## [What to do]
Reproduce the span that opens at the line containing "build_splitter(moulding)" and closes at the line containing "for node in", both lines included, without alteration and without any other line.

## [Collected data]
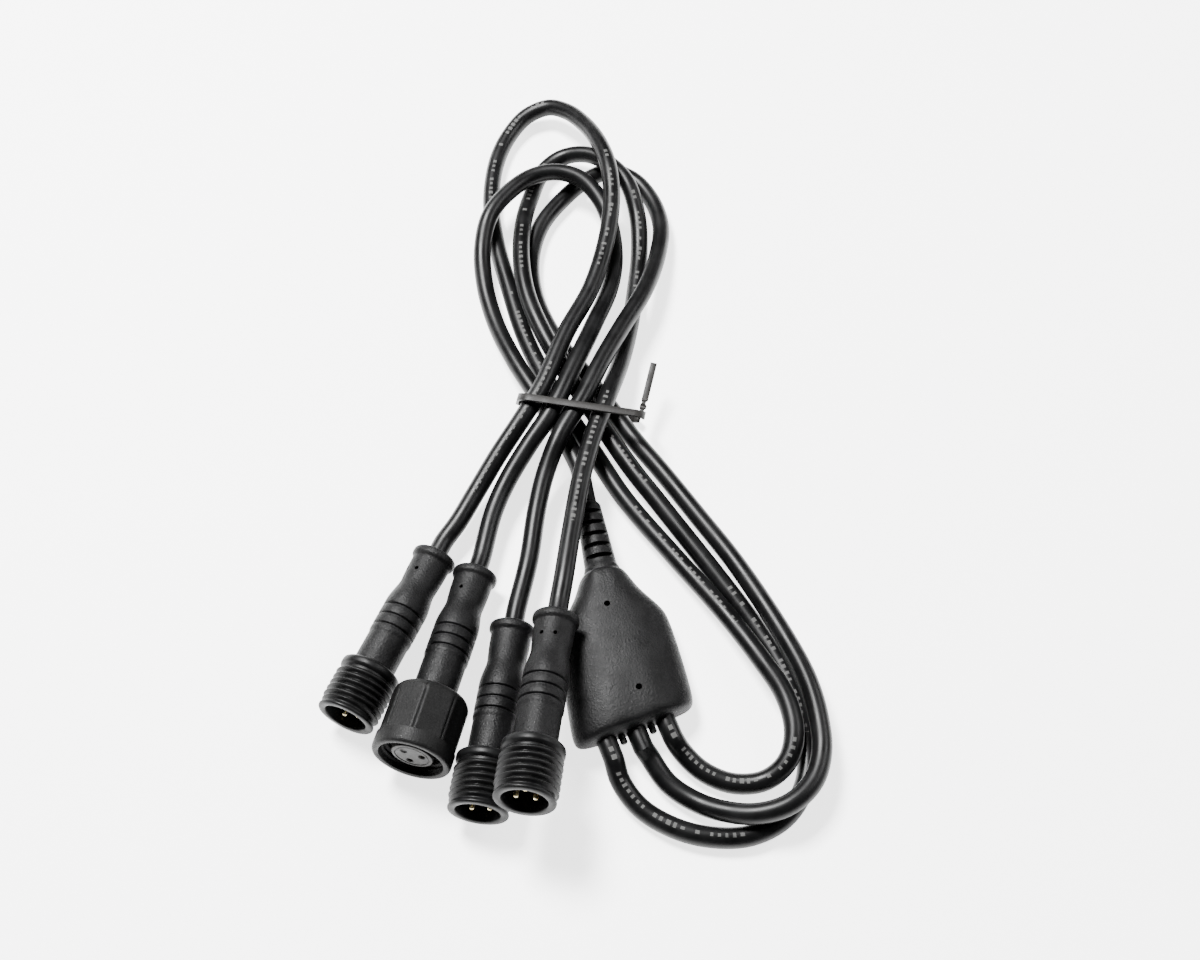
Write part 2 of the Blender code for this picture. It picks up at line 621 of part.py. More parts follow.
def build_tie(material):
    """Flat band round the bundle with one twisted tail."""
    left = Vector((*TIE_LEFT, 0))
    right = Vector((*TIE_RIGHT, 0))
    along = (right - left).normalized()
    across = Vector((-along.y, along.x, 0))
    shape = bmesh.new()
    loops = []
    for side in (-1, 1):
        for growth in (0.5, -0.5):
            ring = []
            for reach, height in tie_loop_points(growth * TIE_THICKNESS):
                place = left + along * reach + across * (side * TIE_WIDTH / 2)
                lean = TIE_LEAN * ((TIE_TOP + TIE_BOTTOM) / 2 - height)
                ring.append(shape.verts.new((place.x, place.y + lean, height)))
            loops.append(ring)
    outer_near, inner_near, outer_far, inner_far = loops
    pairs = [(outer_near, inner_near), (inner_near, inner_far), (inner_far, outer_far),
             (outer_far, outer_near)]
    for first, second in pairs:
        for index in range(len(first)):
            after = (index + 1) % len(first)
            shape.faces.new((first[index], first[after], second[after], second[index]))
    band = add_mesh("twist_tie", shape, material)
    rise = Vector(TIE_TAIL_RISE)
    tail = box_shape((1.5, 1.0, rise.length), (0, 0, rise.length / 2))
    turn = Vector((0, 0, 1)).rotation_difference(rise.normalized()).to_matrix()
    bmesh.ops.rotate(tail, cent=(0, 0, 0), matrix=turn, verts=tail.verts)
    foot = right - along * 0.2 + Vector((0, 0, (TIE_TOP + TIE_BOTTOM) / 2))
    bmesh.ops.translate(tail, vec=foot, verts=tail.verts)
    combine(band, add_cutter("tail_guide", tail), "UNION")


def build_all():
    clear_scene()
    jacket = finish_material("cable_jacket", (0.018, 0.018, 0.019), 0.32)
    moulding = finish_material("moulded_black", (0.022, 0.022, 0.023), 0.55)
    threads = finish_material("thread_black", (0.02, 0.02, 0.021), 0.42)
    insert_material = finish_material("insert_grey", (0.09, 0.085, 0.08), 0.6)
    inner = finish_material("inner_mould", (0.05, 0.05, 0.05), 0.6)
    seal = finish_material("seal_rubber", (0.03, 0.03, 0.03), 0.7)
    brass = finish_material("contact_brass", (0.75, 0.62, 0.32), 0.28, 1.0)
    crimp = finish_material("crimp_tin", (0.6, 0.6, 0.6), 0.35, 1.0)
    tie = finish_material("tie_plastic", (0.03, 0.028, 0.026), 0.6)

    build_splitter(moulding)
    build_splices(inner, crimp)
    for name in ("male_a", "male_b", "male_c"):
        build_male(name, moulding, threads, brass)
    build_female(moulding, insert_material, seal, brass)
    build_tie(tie)

    relief_end = Vector((0, SPLITTER_REAR, BODY_MID))
    build_cable("cable_inlet", relief_end, Vector((0, 1, 0)), INLET_ROUTE, "female", jacket)
    outlets = [("a", 1, OUTLET_A_ROUTE), ("b", 0, OUTLET_B_ROUTE), ("c", -1, OUTLET_C_ROUTE)]
    for letter, index, route in outlets:
        build_cable(f"cable_outlet_{letter}", exit_point(index), EXIT_NORMAL, route,
                    f"male_{letter}", jacket)


build_all()
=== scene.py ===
import json
import math

import bmesh
import bpy
from mathutils import Matrix, Vector


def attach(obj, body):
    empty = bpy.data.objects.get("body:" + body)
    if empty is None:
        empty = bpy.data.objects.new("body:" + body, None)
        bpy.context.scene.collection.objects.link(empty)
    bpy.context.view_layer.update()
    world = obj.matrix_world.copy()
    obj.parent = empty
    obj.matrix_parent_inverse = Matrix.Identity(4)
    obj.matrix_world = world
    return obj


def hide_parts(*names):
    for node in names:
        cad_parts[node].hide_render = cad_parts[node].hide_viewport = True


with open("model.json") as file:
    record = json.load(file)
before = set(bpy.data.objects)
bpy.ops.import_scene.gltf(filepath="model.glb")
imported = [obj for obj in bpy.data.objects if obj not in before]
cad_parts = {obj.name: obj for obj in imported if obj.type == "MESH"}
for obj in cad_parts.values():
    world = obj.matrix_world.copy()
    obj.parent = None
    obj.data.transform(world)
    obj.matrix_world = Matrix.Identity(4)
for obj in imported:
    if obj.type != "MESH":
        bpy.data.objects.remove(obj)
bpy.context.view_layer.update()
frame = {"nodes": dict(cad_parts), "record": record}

record = frame["record"]
mounts = {mount["name"]: mount for mount in record["mounts"]}
scene = bpy.context.scene
mm = 0.001

# The camera stands over the outlet end and looks down at the middle of the lead
cameraPlan = {
    "place": (-0.0243, -0.1126, 0.2598),
    "aim": (0.0043, 0.0346, 0.0),
    "lens": 42.0,
    "sensor": 36.0,
}


def setCamera(plan):
    data = bpy.data.cameras.new("studioCamera")
    data.lens = plan["lens"]
    data.sensor_width = plan["sensor"]
    data.clip_start = 0.01
    camera = bpy.data.objects.new("studioCamera", data)
    scene.collection.objects.link(camera)
    place = Vector(plan["place"])
    camera.location = place
    camera.rotation_euler = (Vector(plan["aim"]) - place).to_track_quat("-Z", "Y").to_euler()
    scene.camera = camera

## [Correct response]
    build_splitter(moulding)
    build_splices(inner, crimp)
    for name in ("male_a", "male_b", "male_c"):
        build_male(name, moulding, threads, brass)
    build_female(moulding, insert_material, seal, brass)
    build_tie(tie)

    relief_end = Vector((0, SPLITTER_REAR, BODY_MID))
    build_cable("cable_inlet", relief_end, Vector((0, 1, 0)), INLET_ROUTE, "female", jacket)
    outlets = [("a", 1, OUTLET_A_ROUTE), ("b", 0, OUTLET_B_ROUTE), ("c", -1, OUTLET_C_ROUTE)]
    for letter, index, route in outlets:
        build_cable(f"cable_outlet_{letter}", exit_point(index), EXIT_NORMAL, route,
                    f"male_{letter}", jacket)


build_all()
=== scene.py ===
import json
import math

import bmesh
import bpy
from mathutils import Matrix, Vector


def attach(obj, body):
    empty = bpy.data.objects.get("body:" + body)
    if empty is None:
        empty = bpy.data.objects.new("body:" + body, None)
        bpy.context.scene.collection.objects.link(empty)
    bpy.context.view_layer.update()
    world = obj.matrix_world.copy()
    obj.parent = empty
    obj.matrix_parent_inverse = Matrix.Identity(4)
    obj.matrix_world = world
    return obj


def hide_parts(*names):
    for node in names:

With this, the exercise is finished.